Deze studies stelden vast dat de verwerking van signalen afkomstig van ons lichaam al begonnen is wanneer de signalen de nucleus cuneate bereiken. Maar wat zijn de hersencellen en -banen die de selectieve versterking van signalen die er toe doen en de onderdrukking van signalen die er niet toe doen, door de CN mogelijk maken? In een derde studie hebben we gebruik gemaakt van genetische en virale technieken om het zenuwstelsel van muizen te onderzoeken. Met deze instrumenten konden we specifieke celtypes manipuleren door ze aan of uit te zetten door er met een laser op te schijnen. We koppelden deze technieken aan gedragstaken: door muizen te trainen aan een touwtje te trekken of op verschillende texturen te reageren voor een beloning, testten we hoe de activering of inactivering van specifieke neuronen het vermogen van een muis om behendige taken uit te voeren, zou kunnen beïnvloeden. Deze aanpak stelde ons in staat om eerst de functies van cellen binnen de CN te onderzoeken, waarbij we een specifieke set neuronen rondom de CN ontdekten die de doorgang van tastsignalen kunnen onderdrukken of versterken wanneer deze de hersenen binnenkomen. Daarna hebben we soortgelijke technieken toegepast om te onderzoeken hoe andere hogere hersengebieden de activiteit van de CN kunnen beïnvloeden. We ontdekten twee verschillende paden vanuit de cortex helemaal naar beneden naar de CN die bepalen hoeveel informatie de cuneate nucleus doorlaat. Met andere woorden, de CN ontvangt niet alleen informatie van het lichaam, maar ook begeleiding van de cortex om te helpen bepalen welke signalen het meest relevant of belangrijk zijn voor een individu op een bepaald moment.
Revalidatie
Het is duidelijk dat de cuneate nucleus een veel interessanter hersengebied is dan tot nu toe werd aangenomen. Ons werk helpt zijn functie te verduidelijken: bepaalde signalen benadrukken en andere onderdrukken alvorens ze door te geven aan hersengebieden die verantwoordelijk zijn voor perceptie, motorische controle en hogere cognitieve functies. Die belangrijke rol kan helpen verklaren waarom de CN voorkomt bij een grote verscheidenheid van zoogdieren, waaronder muizen en primaten.

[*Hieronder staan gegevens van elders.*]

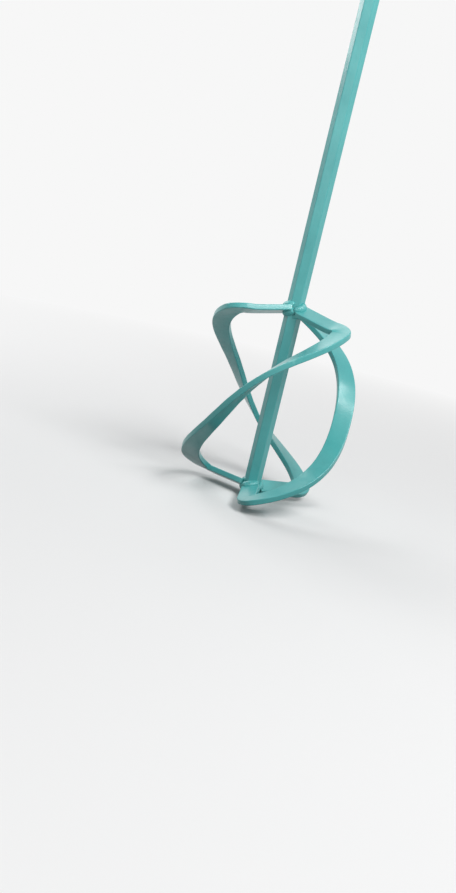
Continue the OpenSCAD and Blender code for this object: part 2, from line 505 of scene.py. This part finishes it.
def make_root_weld(number, top, over):
    """A hand-laid fillet bead along an arm's root. It hugs the shaft and thins out at its ends,
    and each ripple overlaps the one before it."""
    side = 1 if over else -1
    seed = 3.1 * number + (1.7 if top else 0.4) + (0.9 if over else 0.0)
    lift = side * (BAR_T_MM / 2 + BEAD_SINK_MM)
    place = root_frame(number, top) @ Matrix.Translation((0, 0, lift))
    rings = []
    for i in range(1, BEAD_ALONG_STEPS):
        share = -math.cos(math.pi * i / BEAD_ALONG_STEPS)
        taper = math.sqrt(max(1 - abs(share) ** 3.2, 0))
        ring = bead_ring(BEAD_HALF_L_MM * share, taper, side * math.pi / 4, seed)
        rings.append([place @ point for point in ring])
    bm = bmesh.new()
    skin_rings(bm, rings)
    level = "top" if top else "foot"
    facing = "over" if over else "under"
    root = "{}_{}_{}".format(level, LETTERS[number], facing)
    finish_piece("bead_" + root, bm, COAT, "weld_" + root, smooth_deg=70)


def make_ring_weld():
    """The ring of weld under the drive fitting's sleeve."""
    around_steps, section_steps = 150, 14
    ripples = 38
    centre_r, half_w, half_h = 7.6, 1.95, RING_WELD_H_MM - 0.1
    bm = bmesh.new()
    rings = []
    for i in range(around_steps):
        az = 2 * math.pi * i / around_steps
        ring = []
        for j in range(section_steps):
            angle = 2 * math.pi * j / section_steps
            swell = 0.93 + 0.07 * abs(math.cos(ripples / 2 * az + 0.5 * math.sin(angle)))
            r = centre_r + half_w * math.cos(angle) * swell
            z = SLEEVE_BOTTOM_Z_MM + half_h * math.sin(angle) * swell
            ring.append(bm.verts.new((r * math.cos(az), r * math.sin(az), z)))
        rings.append(ring)
    for i in range(around_steps):
        here, after = rings[i], rings[(i + 1) % around_steps]
        for j in range(section_steps):
            k = (j + 1) % section_steps
            bm.faces.new((here[j], here[k], after[k], after[j]))
    finish_piece("bead_ring", bm, COAT, "spigot_weld", smooth_deg=70)


# ---------------------------------------------------------------- the thread

THREAD_COLUMNS = 72
# One pitch of the thread, root then crest, as (columns' worth of the pitch, share of the depth).
THREAD_PROFILE = [
    (0, 1.0), (9, 1.0), (18, 1.0), (25, 0.667), (33, 0.333),
    (40, 0.0), (45, 0.0), (50, 0.0), (57, 0.333), (65, 0.667)]
ISO_DEPTH_SHARE = 0.6134
# The thread's lower end is cut off this far below the seat, inside the collar.
THREAD_SUNK_MM = 0.5


def thread_radius(z, share):
    """Radius at height z and a share of the full depth: it runs out at the seat and is chamfered
    at the tip."""
    runout_l = 1.5 * THREAD_PITCH_MM
    fade = min(max((z - 0.3) / runout_l, 0.0), 1.0)
    r = THREAD_D_MM / 2 - ISO_DEPTH_SHARE * THREAD_PITCH_MM * share * fade
    chamfered = THREAD_D_MM / 2 - THREAD_CHAMFER_MM + max(THREAD_L_MM - z, -0.5)
    return min(r, chamfered)


def thread_rows(bm):
    """One row of points per point of the profile and turn; each climbs one pitch round the axis."""
    rows = []
    for turn in range(-3, THREAD_L_MM // THREAD_PITCH_MM + 2):
        for part, share in THREAD_PROFILE:
            row = []
            for i in range(THREAD_COLUMNS):
                # Half a column keeps every point clear of the two planes that cut the thread.
                z = THREAD_PITCH_MM * (turn + (part + i + 0.5) / THREAD_COLUMNS)
                r = thread_radius(z, share)
                az = 2 * math.pi * i / THREAD_COLUMNS
                row.append(bm.verts.new((r * math.cos(az), r * math.sin(az), z)))
            rows.append(row)
    return rows


def skin_thread(bm, rows):
    """Joins the rows. A row's last column meets the first column of the row one turn above."""
    step = len(THREAD_PROFILE)
    for m in range(len(rows) - 1):
        low, high = rows[m], rows[m + 1]
        for i in range(THREAD_COLUMNS - 1):
            bm.faces.new((low[i], low[i + 1], high[i + 1], high[i]))
        if m + step + 1 < len(rows):
            next_low, next_high = rows[m + step], rows[m + step + 1]
            bm.faces.new((low[-1], next_low[0], next_high[0], high[-1]))


def cut_thread(bm, height, outward):
    """Cuts the thread flat at a height, clears what lies beyond and closes the cut."""
    bmesh.ops.bisect_plane(
        bm, geom=bm.verts[:] + bm.edges[:] + bm.faces[:], plane_co=(0, 0, height),
        plane_no=(0, 0, outward), clear_outer=True)
    tolerance = 1e-4
    on_cut = {v for v in bm.verts if abs(v.co.z - height) < tolerance}
    rim = [e for e in bm.edges if e.is_boundary and all(v in on_cut for v in e.verts)]
    bmesh.ops.contextual_create(bm, geom=rim)


def add_thread(bm):
    """A male ISO thread that winds up from the seat."""
    skin_thread(bm, thread_rows(bm))
    cut_thread(bm, -THREAD_SUNK_MM, -1)
    cut_thread(bm, THREAD_L_MM, 1)
    loose = [v for v in bm.verts if not v.link_faces]
    bmesh.ops.delete(bm, geom=loose, context="VERTS")


# ---------------------------------------------------------------- the collar and the sleeve

TURNED_COLUMNS = 144
COLLAR_HALF_AF_MM = COLLAR_AF_MM / 2
COLLAR_CORNER_R_MM = COLLAR_HALF_AF_MM / math.cos(math.radians(30))


def round_ring(r, z):
    """A circle of points."""
    angles = [2 * math.pi * i / TURNED_COLUMNS for i in range(TURNED_COLUMNS)]
    return [(r * math.cos(az), r * math.sin(az), z) for az in angles]


def collar_ring(z, limit):
    """The collar's hexagon with its corners broken, turned back to the limit."""
    broken = 0.25
    ring = []
    for i in range(TURNED_COLUMNS):
        az = 2 * math.pi * i / TURNED_COLUMNS
        off = (az + math.radians(30)) % math.radians(60) - math.radians(30)
        r = min(COLLAR_HALF_AF_MM / math.cos(off), COLLAR_CORNER_R_MM - broken, limit)
        ring.append((r * math.cos(az), r * math.sin(az), z))
    return ring


def sleeve_rings(fillet):
    """The sleeve from its eased mouth up to the fillet under the collar."""
    ease = 0.5
    body_steps = 5
    sleeve_r = SLEEVE_D_MM / 2
    body_z = SLEEVE_BOTTOM_Z_MM + ease
    body_l = SLEEVE_L_MM - ease - fillet
    rings = [round_ring(sleeve_r - ease, SLEEVE_BOTTOM_Z_MM), round_ring(sleeve_r, body_z)]
    for i in range(1, body_steps + 1):
        rings.append(round_ring(sleeve_r, body_z + body_l * i / body_steps))
    rings.append(round_ring(sleeve_r + fillet * 0.3, -COLLAR_H_MM - fillet * 0.3))
    rings.append(round_ring(sleeve_r + fillet, -COLLAR_H_MM))
    return rings


def collar_rings():
    """The spanner collar, its corners turned back by a cone at each end, and its seat."""
    chamfer = 1.0
    cone_steps = 7
    body_steps = 5
    body_l = COLLAR_H_MM - 2 * chamfer
    reach = COLLAR_CORNER_R_MM - COLLAR_HALF_AF_MM
    rings = []
    for i in range(cone_steps + 1):
        done = i / cone_steps
        rings.append(collar_ring(-COLLAR_H_MM + chamfer * done, COLLAR_HALF_AF_MM + reach * done))
    for i in range(1, body_steps):
        rings.append(collar_ring(-COLLAR_H_MM + chamfer + body_l * i / body_steps, COLLAR_CORNER_R_MM))
    for i in range(cone_steps + 1):
        done = i / cone_steps
        rings.append(collar_ring(-chamfer * (1 - done), COLLAR_CORNER_R_MM - reach * done))
    rings.append(round_ring(COLLAR_HALF_AF_MM - 0.9, 0))
    return rings


def make_drive_end():
    """Threaded spigot, spanner collar and the sleeve that takes the shaft."""
    bm = bmesh.new()
    add_thread(bm)
    skin_rings(bm, sleeve_rings(fillet=0.6) + collar_rings())
    finish_piece("drive_end", bm, ZINC, "drive_spigot", smooth_deg=32)


make_shaft()
for blade_number in range(BLADES):
    make_blade(blade_number)
for blade_number in range(BLADES):
    for at_top in (True, False):
        for over_arm in (True, False):
            make_root_weld(blade_number, at_top, over_arm)
make_ring_weld()
make_drive_end()


# ---------------------------------------------------------------- floor and background

BACKDROP = (0.93, 0.93, 0.93, 1.0)


def seen_ray(tree):
    """1 for a ray that shows the background: from the camera, in a gloss or through glass."""
    path = tree.nodes.new("ShaderNodeLightPath")
    seen = path.outputs["Is Camera Ray"]
    for name in ("Is Glossy Ray", "Is Transmission Ray"):
        either = tree.nodes.new("ShaderNodeMath")
        either.operation = "MAXIMUM"
        tree.links.new(seen, either.inputs[0])
        tree.links.new(path.outputs[name], either.inputs[1])
        seen = either.outputs[0]
    return seen


def floor_material():
    """Plain matt floor that bounces little light and fades to the background's own white."""
    material, tree, shader = new_material("pale_floor")
    shader.inputs["Base Color"].default_value = (0.8, 0.8, 0.8, 1.0)
    shader.inputs["Roughness"].default_value = 0.9
    shader.inputs["Specular IOR Level"].default_value = 0.1
    grain = noise(tree, object_place(tree), scale=300, detail=2)
    relief = bump(tree, grain, distance=0.0002, strength=0.1)
    tree.links.new(relief, shader.inputs["Normal"])

    dim = tree.nodes.new("ShaderNodeBsdfDiffuse")
    dim.inputs["Color"].default_value = (0.1, 0.1, 0.1, 1.0)
    ground = mix_shaders(tree, seen_ray(tree), dim.outputs[0], shader.outputs[0])

    sky = tree.nodes.new("ShaderNodeEmission")
    sky.inputs["Color"].default_value = BACKDROP
    distance = tree.nodes.new("ShaderNodeVectorMath")
    distance.operation = "LENGTH"
    tree.links.new(object_place(tree), distance.inputs[0])
    far = spread(tree, distance.outputs["Value"], 0.2, 1.0)
    faded = mix_shaders(tree, far, ground, sky.outputs[0])
    tree.links.new(faded, tree.nodes["Material Output"].inputs["Surface"])
    return material


def pale_floor():
    """A plain pale disc just under the foot."""
    floor_r = 6.0
    clearance = 0.0005
    mesh = bpy.data.meshes.new("floor")
    bm = bmesh.new()
    bmesh.ops.create_circle(bm, cap_ends=True, segments=96, radius=floor_r)
    bm.to_mesh(mesh)
    bm.free()
    mesh.materials.append(floor_material())
    floor = bpy.data.objects.new("floor", mesh)
    floor.location = (0, 0, FOOT_Z_MM * MM - clearance)
    bpy.context.scene.collection.objects.link(floor)


def pale_world():
    """White all round for the camera and for reflections, and a dimmer fill on the paint."""
    world = bpy.data.worlds.new("studio")
    bpy.context.scene.world = world
    world.use_nodes = True
    tree = world.node_tree
    fill = tree.nodes["Background"]
    fill.inputs["Color"].default_value = (0.95, 0.98, 1.0, 1.0)
    fill.inputs["Strength"].default_value = 0.2
    seen = tree.nodes.new("ShaderNodeBackground")
    seen.inputs["Color"].default_value = BACKDROP
    mixed = mix_shaders(tree, seen_ray(tree), fill.outputs[0], seen.outputs[0])
    tree.links.new(mixed, tree.nodes["World Output"].inputs["Surface"])


# ---------------------------------------------------------------- lights and camera

# The camera stands in front and to the right of the frame's -Y side, a little above the cage.
VIEW_AZIMUTH_DEG = 33.82
VIEW_ELEVATION_DEG = 13.41
VIEW_ROLL_DEG = 13.28
VIEW_DISTANCE = 0.84
VIEW_AIM = Vector((-0.0074, -0.0390, -0.5206))
LENS_MM = 40.3
SENSOR_MM = 36


def towards(azimuth_deg, elevation_deg):
    """Unit vector from the part to a light or the camera; azimuth 0 stands in front, on -Y."""
    az, el = math.radians(azimuth_deg), math.radians(elevation_deg)
    return Vector((math.sin(az) * math.cos(el), -math.cos(az) * math.cos(el), math.sin(el)))


def area_light(name, round_deg, elevation_deg, distance, size, power):
    """A square soft light aimed at the cage, turned round_deg round the part from the camera."""
    light = bpy.data.lights.new(name, "AREA")
    light.size = size
    light.energy = power
    lamp = bpy.data.objects.new(name, light)
    back = towards(VIEW_AZIMUTH_DEG + round_deg, elevation_deg)
    lamp.location = Vector((0, 0, CAGE_MID_Z_MM * MM)) + back * distance
    lamp.rotation_mode = "QUATERNION"
    lamp.rotation_quaternion = (-back).to_track_quat("-Z", "Y")
    bpy.context.scene.collection.objects.link(lamp)


def make_camera():
    """The camera is rolled, so that the shaft stands tilted to the right."""
    data = bpy.data.cameras.new("camera")
    data.lens = LENS_MM
    data.sensor_width = SENSOR_MM
    camera = bpy.data.objects.new("camera", data)
    bpy.context.scene.collection.objects.link(camera)
    back = towards(VIEW_AZIMUTH_DEG, VIEW_ELEVATION_DEG)
    upright = (-back).to_track_quat("-Z", "Y").to_matrix().to_4x4()
    roll = Matrix.Rotation(math.radians(VIEW_ROLL_DEG), 4, "Z")
    camera.matrix_world = Matrix.Translation(VIEW_AIM + back * VIEW_DISTANCE) @ upright @ roll
    bpy.context.scene.camera = camera


pale_floor()
pale_world()
area_light("key", round_deg=45, elevation_deg=50, distance=1.4, size=0.65, power=14)
area_light("fill", round_deg=0, elevation_deg=22, distance=1.6, size=0.9, power=4.5)
area_light("side", round_deg=-128, elevation_deg=38, distance=1.2, size=0.7, power=6)
area_light("back", round_deg=190, elevation_deg=35, distance=1.5, size=0.8, power=2.5)
make_camera()
bpy.context.scene.view_settings.view_transform = "Standard"
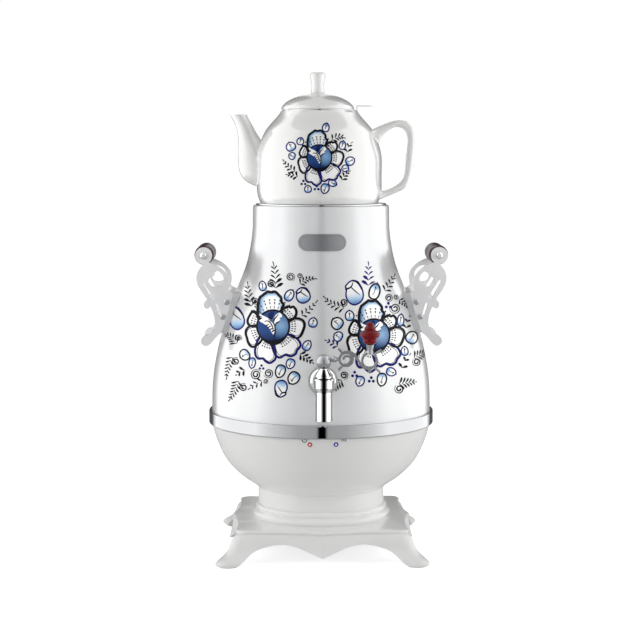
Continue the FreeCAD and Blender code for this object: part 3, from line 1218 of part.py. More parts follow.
def build():
    left = {
        "handle_bracket_left_front": handle_bracket(True),
        "handle_bracket_left_rear": handle_bracket(False),
        "handle_saddle_left": handle_saddle(),
        "handle_screws_left": handle_screws(),
        "grip_left": grip(),
        "grip_rod_left": grip_rod(),
    }
    right = {name.replace("left", "right"): mirror_x(shape) for name, shape in left.items()}
    return {
        "base_stand": base_stand(),
        "foot_pads": foot_pads(),
        "bottom_cover": bottom_cover(),
        "bottom_cover_screws": bottom_cover_screws(),
        "base_screws": base_screws(),
        "pedestal": pedestal(),
        "lower_bowl": lower_bowl(),
        "trim_band": trim_band(),
        "tank_gasket": tank_gasket(),
        "tank_floor": tank_floor(),
        "tie_rods": tie_rods(),
        "tie_nuts": tie_nuts(),
        "upper_body": upper_body(),
        "name_plate": name_plate(),
        "heat_spreader": heat_spreader(),
        "boil_heater": boil_heater(),
        "keep_warm_heater": keep_warm_heater(),
        "thermostat": sensor(SENSOR_X),
        "dry_boil_cutout": sensor(-SENSOR_X),
        "thermal_fuse": thermal_fuse(),
        "mounting_plate": mounting_plate(),
        "control_board": control_board(),
        "relay": relay(),
        "terminal_block": terminal_block(),
        "terminal_screws": terminal_screws(),
        "lamp_board": lamp_board(),
        "lamp_red": lamp(-1),
        "lamp_blue": lamp(1),
        "power_inlet": power_inlet(),
        "inlet_pins": inlet_pins(),
        "switch_frame": switch_frame(),
        "switch_rocker": switch_rocker(),
        "tap_gasket": tap_gasket(),
        "tap_inner_seal": tap_inner_seal(),
        "tap_rose": tap_rose(),
        "tap_body": tap_body(),
        "tap_nut": tap_nut(),
        "tap_bonnet": tap_bonnet(),
        "tap_plug": tap_plug(),
        "tap_plug_seals": tap_plug_seals(),
        "tap_key": tap_key(),
        "key_pin": key_pin(),
        "tap_knob": tap_knob(),
        "knob_stud": knob_stud(),
        **left,
        **right,
        "top_cover": top_cover(),
        "teapot_body": teapot_body(),
        "infuser_basket": infuser_basket(),
        "teapot_lid": teapot_lid(),
    }


def main():
    os.makedirs("parts", exist_ok=True)
    for name, shape in build().items():
        print(f"{name}: {len(shape.Solids)} solids, {shape.Volume / 1000:.2f} cm3, valid {shape.isValid()}")
        shape.exportStep(f"parts/{name}.step")


main()
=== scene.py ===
# %% [markdown]
# # A samovar, dressed over its CAD frame
#
# The frame holds every piece of the samovar at its real size and place. This file gives each piece its finish, turns
# smooth copies of the round ones, and paints the blue flowers. Everything is in metres, but sizes are written in
# millimetres here, as on a drawing, and multiplied by MM.

# %% Load the frame
import json
import math

import bmesh
import bpy
from mathutils import Matrix, Vector
from mathutils.bvhtree import BVHTree

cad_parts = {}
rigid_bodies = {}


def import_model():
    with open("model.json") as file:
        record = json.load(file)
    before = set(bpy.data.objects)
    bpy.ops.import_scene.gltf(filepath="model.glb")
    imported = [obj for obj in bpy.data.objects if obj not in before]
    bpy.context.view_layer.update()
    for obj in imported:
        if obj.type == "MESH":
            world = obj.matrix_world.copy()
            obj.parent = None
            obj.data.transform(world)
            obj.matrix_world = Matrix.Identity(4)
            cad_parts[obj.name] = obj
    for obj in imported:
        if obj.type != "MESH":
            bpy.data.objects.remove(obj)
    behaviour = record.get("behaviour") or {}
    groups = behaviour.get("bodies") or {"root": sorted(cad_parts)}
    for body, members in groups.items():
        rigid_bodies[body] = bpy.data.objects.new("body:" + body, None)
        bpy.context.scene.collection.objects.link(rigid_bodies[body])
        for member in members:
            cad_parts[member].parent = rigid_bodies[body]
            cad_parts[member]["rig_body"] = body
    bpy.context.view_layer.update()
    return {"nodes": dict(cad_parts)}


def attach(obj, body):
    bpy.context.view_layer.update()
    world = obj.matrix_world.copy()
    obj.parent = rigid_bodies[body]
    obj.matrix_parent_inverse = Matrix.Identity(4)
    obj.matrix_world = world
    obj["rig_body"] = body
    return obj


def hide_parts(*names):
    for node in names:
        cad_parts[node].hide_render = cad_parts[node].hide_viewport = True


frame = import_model()
NODES = frame["nodes"]
MM = 0.001

# %% [markdown]
# ## Colours and nodes
#
# A colour picked on a screen is an sRGB value, while a renderer adds up light in linear numbers. One function turns a
# hex value into the linear colour that a socket wants. A second small function adds any node to any material, with
# its settings and its links, so that a material reads as a short list.

# %% Colour and node helpers
def linear(hex_colour, alpha=1.0):
    """The linear colour of an sRGB hex value."""
    channels = [int(hex_colour[i:i + 2], 16) / 255 for i in (1, 3, 5)]
    return [c / 12.92 if c <= 0.04045 else ((c + 0.055) / 1.055) ** 2.4 for c in channels] + [alpha]


def add(tree, kind, inputs=None, **settings):
    """Add a shader node. An input is a value, or another node's output to link."""
    made = tree.nodes.new("ShaderNode" + kind)
    for name, value in settings.items():
        setattr(made, name, value)
    for name, value in (inputs or {}).items():
        if isinstance(value, bpy.types.NodeSocket):
            tree.links.new(value, made.inputs[name])
        else:
            made.inputs[name].default_value = value
    return made


def finish(name, colour, roughness, **sockets):
    """A new material with a Principled shader. Sockets are named with underscores for spaces."""
    material = bpy.data.materials.new(name)
    material.use_nodes = True
    shader = material.node_tree.nodes["Principled BSDF"]
    shader.inputs["Base Color"].default_value = linear(colour)
    shader.inputs["Roughness"].default_value = roughness
    for socket, value in sockets.items():
        shader.inputs[socket.replace("_", " ")].default_value = value
    material.diffuse_color = linear(colour)
    return material, material.node_tree, shader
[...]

Hoewel ons werk nog lang niet af is, hebben onze resultaten nu al belangrijke implicaties voor revalidatie. Naast de actieve tactiele en spiersignalen die we hebben kunnen bestuderen, zijn er aanwijzingen dat de CN nog veel meer ‘slapende’ inputs ontvangt die belangrijk kunnen zijn bij het herstel na neurologisch letsel. Miljoenen mensen wereldwijd lijden aan een vorm van disfunctie van ledematen, zoals verlamming of verlies van gevoel. Met een beter begrip van hoe sensorische en motorische signalen de beweging ondersteunen, kunnen artsen uiteindelijk de diagnose en behandeling van deze aandoeningen verbeteren. Zo zouden geïmplanteerde elektroden op een dag de nucleus cuneateus elektrisch kunnen activeren bij mensen die het gevoel in hun ledematen hebben verloren, waardoor ze mogelijk weer in staat zijn hun lichaam waar te nemen.